Task description — The data below must be copied in full and without any change.

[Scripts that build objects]
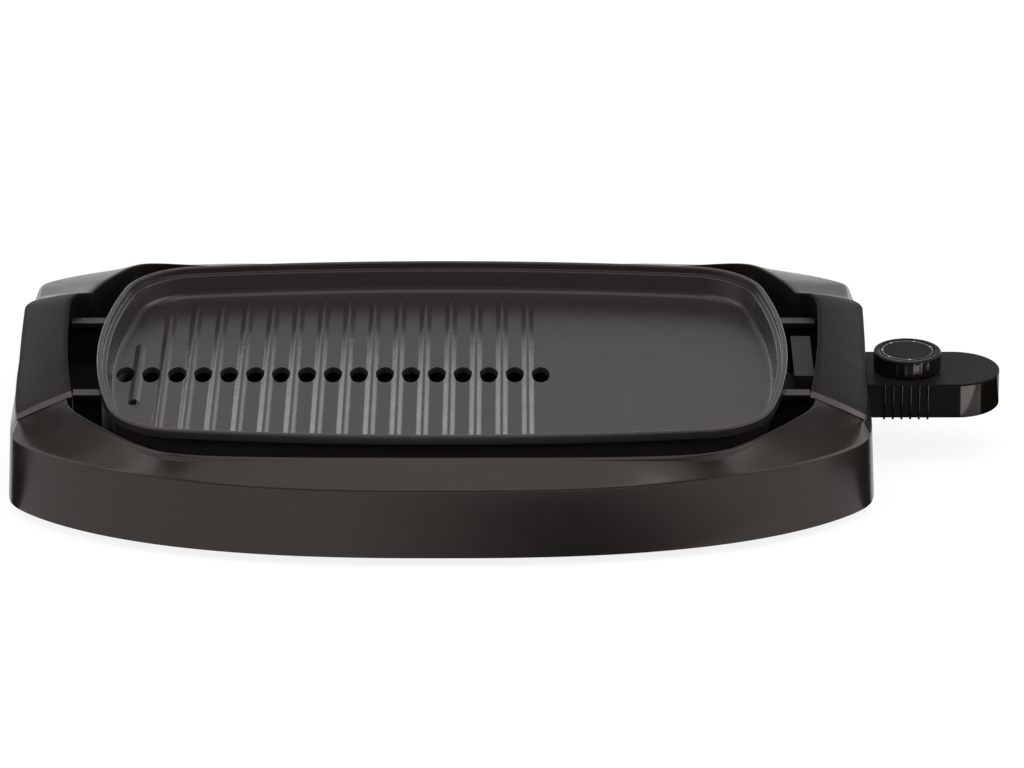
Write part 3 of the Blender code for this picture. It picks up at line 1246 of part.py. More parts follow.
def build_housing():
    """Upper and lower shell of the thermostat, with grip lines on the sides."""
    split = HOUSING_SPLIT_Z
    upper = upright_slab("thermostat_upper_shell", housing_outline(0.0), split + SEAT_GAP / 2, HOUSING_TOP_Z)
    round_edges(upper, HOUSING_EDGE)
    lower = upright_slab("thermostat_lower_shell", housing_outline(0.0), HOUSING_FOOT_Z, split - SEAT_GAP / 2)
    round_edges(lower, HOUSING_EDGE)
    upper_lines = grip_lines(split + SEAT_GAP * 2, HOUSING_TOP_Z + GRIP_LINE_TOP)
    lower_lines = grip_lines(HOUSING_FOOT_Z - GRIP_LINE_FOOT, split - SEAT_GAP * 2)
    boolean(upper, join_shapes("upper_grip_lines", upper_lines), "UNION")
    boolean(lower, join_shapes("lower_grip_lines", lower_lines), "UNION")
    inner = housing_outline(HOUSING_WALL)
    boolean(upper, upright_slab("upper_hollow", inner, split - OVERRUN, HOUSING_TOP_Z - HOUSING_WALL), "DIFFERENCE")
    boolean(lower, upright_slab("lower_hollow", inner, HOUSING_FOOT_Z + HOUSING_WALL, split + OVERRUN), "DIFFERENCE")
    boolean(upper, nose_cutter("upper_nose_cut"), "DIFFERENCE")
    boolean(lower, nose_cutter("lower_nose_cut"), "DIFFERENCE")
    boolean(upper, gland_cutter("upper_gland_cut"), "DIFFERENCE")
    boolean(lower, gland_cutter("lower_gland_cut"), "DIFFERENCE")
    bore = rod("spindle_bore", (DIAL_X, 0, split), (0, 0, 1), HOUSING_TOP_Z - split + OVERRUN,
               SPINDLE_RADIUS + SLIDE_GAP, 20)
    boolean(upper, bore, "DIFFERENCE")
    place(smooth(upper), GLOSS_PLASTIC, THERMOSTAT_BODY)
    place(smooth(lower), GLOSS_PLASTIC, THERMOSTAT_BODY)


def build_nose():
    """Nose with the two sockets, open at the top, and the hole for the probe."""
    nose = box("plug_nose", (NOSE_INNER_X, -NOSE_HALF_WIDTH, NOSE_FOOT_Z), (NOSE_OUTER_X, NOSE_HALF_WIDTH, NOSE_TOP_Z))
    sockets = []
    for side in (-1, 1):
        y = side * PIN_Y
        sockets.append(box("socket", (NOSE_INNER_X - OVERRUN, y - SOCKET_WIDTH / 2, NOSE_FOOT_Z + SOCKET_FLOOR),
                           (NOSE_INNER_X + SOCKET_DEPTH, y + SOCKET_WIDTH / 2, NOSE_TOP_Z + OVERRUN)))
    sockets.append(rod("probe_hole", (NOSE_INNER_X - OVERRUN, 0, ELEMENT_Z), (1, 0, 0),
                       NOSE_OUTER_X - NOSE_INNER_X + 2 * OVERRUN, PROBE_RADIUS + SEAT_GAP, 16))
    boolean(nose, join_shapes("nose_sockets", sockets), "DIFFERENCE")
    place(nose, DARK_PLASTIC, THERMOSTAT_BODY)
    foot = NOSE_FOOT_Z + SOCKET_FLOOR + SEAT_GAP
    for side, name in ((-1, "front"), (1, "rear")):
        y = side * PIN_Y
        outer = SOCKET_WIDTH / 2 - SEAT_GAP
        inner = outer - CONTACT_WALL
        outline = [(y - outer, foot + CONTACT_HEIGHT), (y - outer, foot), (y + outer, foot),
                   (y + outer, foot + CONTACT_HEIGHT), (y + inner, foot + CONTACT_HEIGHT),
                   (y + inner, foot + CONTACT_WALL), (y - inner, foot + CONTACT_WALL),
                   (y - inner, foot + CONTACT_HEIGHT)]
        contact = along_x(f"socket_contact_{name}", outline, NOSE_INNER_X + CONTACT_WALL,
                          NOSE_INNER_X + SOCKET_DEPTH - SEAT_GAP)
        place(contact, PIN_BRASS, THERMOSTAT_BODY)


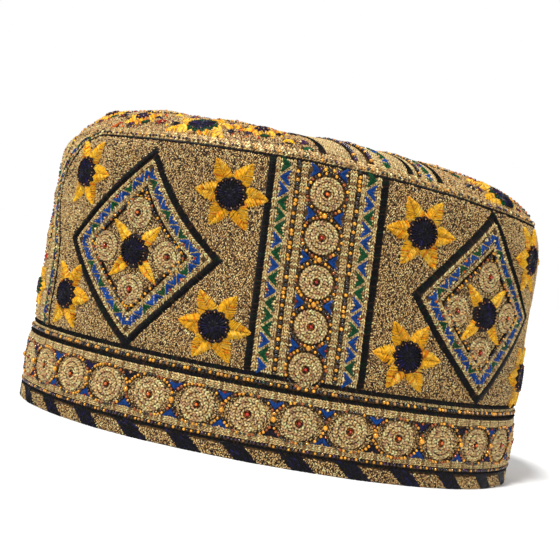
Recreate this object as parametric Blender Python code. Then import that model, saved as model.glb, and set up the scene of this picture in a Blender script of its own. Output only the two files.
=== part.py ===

The result —
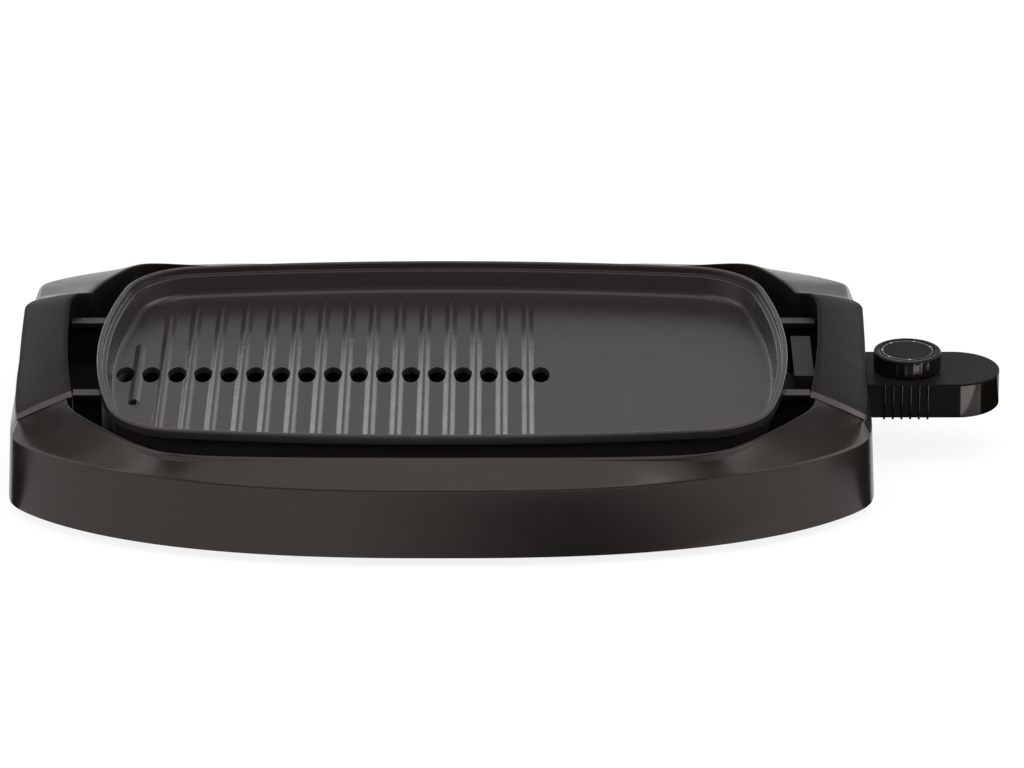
Write part 3 of the Blender code for this picture. It picks up at line 1246 of part.py. More parts follow.
def build_housing():
    """Upper and lower shell of the thermostat, with grip lines on the sides."""
    split = HOUSING_SPLIT_Z
    upper = upright_slab("thermostat_upper_shell", housing_outline(0.0), split + SEAT_GAP / 2, HOUSING_TOP_Z)
    round_edges(upper, HOUSING_EDGE)
    lower = upright_slab("thermostat_lower_shell", housing_outline(0.0), HOUSING_FOOT_Z, split - SEAT_GAP / 2)
    round_edges(lower, HOUSING_EDGE)
    upper_lines = grip_lines(split + SEAT_GAP * 2, HOUSING_TOP_Z + GRIP_LINE_TOP)
    lower_lines = grip_lines(HOUSING_FOOT_Z - GRIP_LINE_FOOT, split - SEAT_GAP * 2)
    boolean(upper, join_shapes("upper_grip_lines", upper_lines), "UNION")
    boolean(lower, join_shapes("lower_grip_lines", lower_lines), "UNION")
    inner = housing_outline(HOUSING_WALL)
    boolean(upper, upright_slab("upper_hollow", inner, split - OVERRUN, HOUSING_TOP_Z - HOUSING_WALL), "DIFFERENCE")
    boolean(lower, upright_slab("lower_hollow", inner, HOUSING_FOOT_Z + HOUSING_WALL, split + OVERRUN), "DIFFERENCE")
    boolean(upper, nose_cutter("upper_nose_cut"), "DIFFERENCE")
    boolean(lower, nose_cutter("lower_nose_cut"), "DIFFERENCE")
    boolean(upper, gland_cutter("upper_gland_cut"), "DIFFERENCE")
    boolean(lower, gland_cutter("lower_gland_cut"), "DIFFERENCE")
    bore = rod("spindle_bore", (DIAL_X, 0, split), (0, 0, 1), HOUSING_TOP_Z - split + OVERRUN,
               SPINDLE_RADIUS + SLIDE_GAP, 20)
    boolean(upper, bore, "DIFFERENCE")
    place(smooth(upper), GLOSS_PLASTIC, THERMOSTAT_BODY)
    place(smooth(lower), GLOSS_PLASTIC, THERMOSTAT_BODY)


def build_nose():
    """Nose with the two sockets, open at the top, and the hole for the probe."""
    nose = box("plug_nose", (NOSE_INNER_X, -NOSE_HALF_WIDTH, NOSE_FOOT_Z), (NOSE_OUTER_X, NOSE_HALF_WIDTH, NOSE_TOP_Z))
    sockets = []
    for side in (-1, 1):
        y = side * PIN_Y
        sockets.append(box("socket", (NOSE_INNER_X - OVERRUN, y - SOCKET_WIDTH / 2, NOSE_FOOT_Z + SOCKET_FLOOR),
                           (NOSE_INNER_X + SOCKET_DEPTH, y + SOCKET_WIDTH / 2, NOSE_TOP_Z + OVERRUN)))
    sockets.append(rod("probe_hole", (NOSE_INNER_X - OVERRUN, 0, ELEMENT_Z), (1, 0, 0),
                       NOSE_OUTER_X - NOSE_INNER_X + 2 * OVERRUN, PROBE_RADIUS + SEAT_GAP, 16))
    boolean(nose, join_shapes("nose_sockets", sockets), "DIFFERENCE")
    place(nose, DARK_PLASTIC, THERMOSTAT_BODY)
    foot = NOSE_FOOT_Z + SOCKET_FLOOR + SEAT_GAP
    for side, name in ((-1, "front"), (1, "rear")):
        y = side * PIN_Y
        outer = SOCKET_WIDTH / 2 - SEAT_GAP
        inner = outer - CONTACT_WALL
        outline = [(y - outer, foot + CONTACT_HEIGHT), (y - outer, foot), (y + outer, foot),
                   (y + outer, foot + CONTACT_HEIGHT), (y + inner, foot + CONTACT_HEIGHT),
                   (y + inner, foot + CONTACT_WALL), (y - inner, foot + CONTACT_WALL),
                   (y - inner, foot + CONTACT_HEIGHT)]
        contact = along_x(f"socket_contact_{name}", outline, NOSE_INNER_X + CONTACT_WALL,
                          NOSE_INNER_X + SOCKET_DEPTH - SEAT_GAP)
        place(contact, PIN_BRASS, THERMOSTAT_BODY)


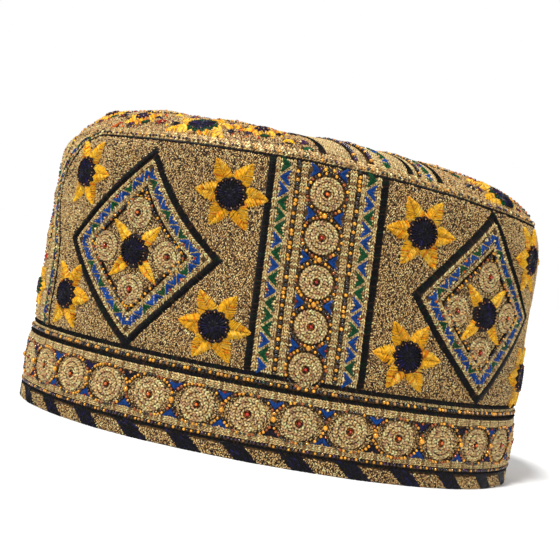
Recreate this object as parametric Blender Python code. Then import that model, saved as model.glb, and set up the scene of this picture in a Blender script of its own. Output only the two files.
=== part.py ===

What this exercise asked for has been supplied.